Sorry, I don't have any other info - that's one reason why we ended up developing our own algorithm.
We send the screen image as a series of 32 bit words that encode the content as a string of pixels top-left to bottom-right.
If (as is usually true) there are pixels unchanged from the last image we just send the number of consecutive unchanged pixels.
When there are changed pixels we send the new RGB values for those pixels. Because there are often runs of identical pixels we further compress the changed pixels by sending the count of the consecutive identical pixels (run-length encoding, or RLE).

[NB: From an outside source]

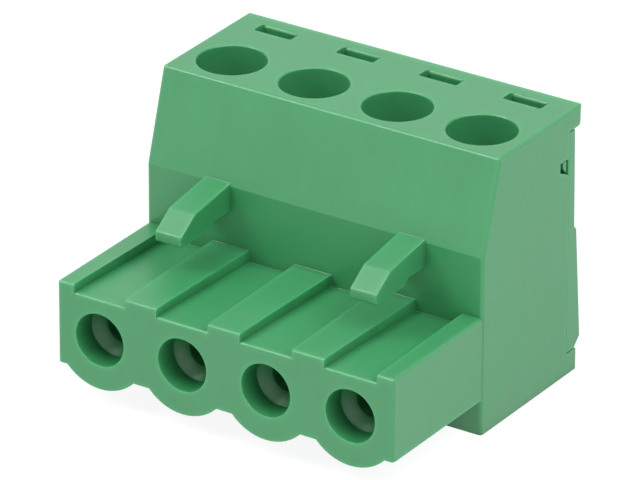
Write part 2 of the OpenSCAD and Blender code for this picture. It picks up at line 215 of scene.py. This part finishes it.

Ie there are two kinds of 32 bit word sent:
pixels unchanged from previous image:
first byte = 0, bytes 1-3 = number of unchanged pixels
first byte = number of consecutive identical pixels
bytes 1-3 = RGB values for those pixels
Unless you want lossy compression (not good for small text om screens!), this algorithm gives you a lossless compression for typical screens that is near optimum while being easy to code and very fast to run. Eg: if the screen hasn't changed since the previous send it's just a single word (0 + number of pixels on screen). If there is just a letter or two that has changed then only the changed letters are encoded, and the RLE encoding does that very efficiently.
I found it gave a better frame rate than TeanViewer in my environment. Warning: It's not good for lots of moving images (video).